Eleven Mills women, both alumnae and current students, read work from the latest issue of The Womanist on Oct. 2 at Moe’s Bookstore in Berkeley.

The Womanist is an annual publication featuring artwork and writing from students, faculty, staff and alumnae of color. The journal was started in 1992 by faculty member Dorothy Tsuruta; however the publication lost its strength until about four years ago, according to Professor Vivian Chin of Ethnic Studies.

The reading had a large turnout, filling all seats; some of the audience even had to stand on the stairs to listen. Each woman read one or two pieces, either of their own or another’s.

“The reading was a great success,” audience member Katherine Frey said. “I am looking forward to hearing the next reading.”

This year’s Womanist has received much public attention. Not only are the women having a private reading with Alice Walker, but the publication is being sold in local bookstores as well. Alice Walker is an African-American Pulitzer Prize winning author, poet and essayist, most famous for the novel The Color Purple.

Moe’s, a local bookstore in Berkeley, is one of the main contributors to the publicity of the Womanist, thanks to the efforts of the director of the Women’s Leadership Institute, Daphne Muse. The Womanist publications are selling for $5 a piece.

Chin introduced the publication with Alice Walker’s definition of the term “Womanist.”

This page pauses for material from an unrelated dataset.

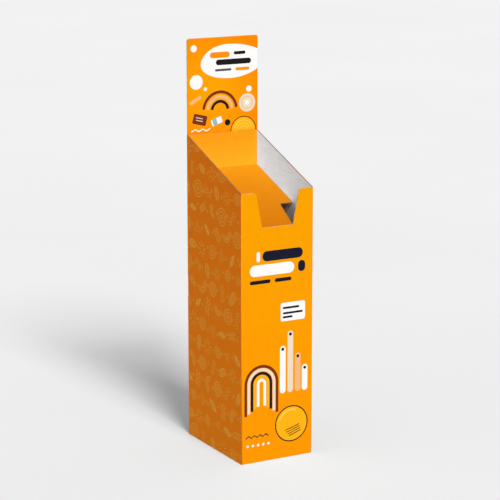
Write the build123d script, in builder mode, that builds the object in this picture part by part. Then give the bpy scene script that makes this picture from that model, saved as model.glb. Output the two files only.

Chin read, “…referred primarily to African-American women, but it is for all women. Appreciates and prefers women’s culture, women’s emotional flexibility-values tears as natural counterbalance of laughter-and women’s strength.”

Sophomore Mercedes Martin said the Womanist poets will have the opportunity to have a private reading with Alice Walker in her home.

This reading was a great opportunity for some of the new writers. For some readers, such as Darlene Elasigue and Martin, the event was their first time reading their work in public. Both students were very excited to have been asked to read their work. Although both were nervous, their reading gave no indications.

Martin, who read her own work, “Words I Would Say,” presented her work in a unique manner.

“The way I presented my poem was more of a spoken word style. I think that it gives my poem more power and meaning,” she said. “I’ve read my poems before to family and friends, but that was my first time performing a poem for a group of stranger and friends.”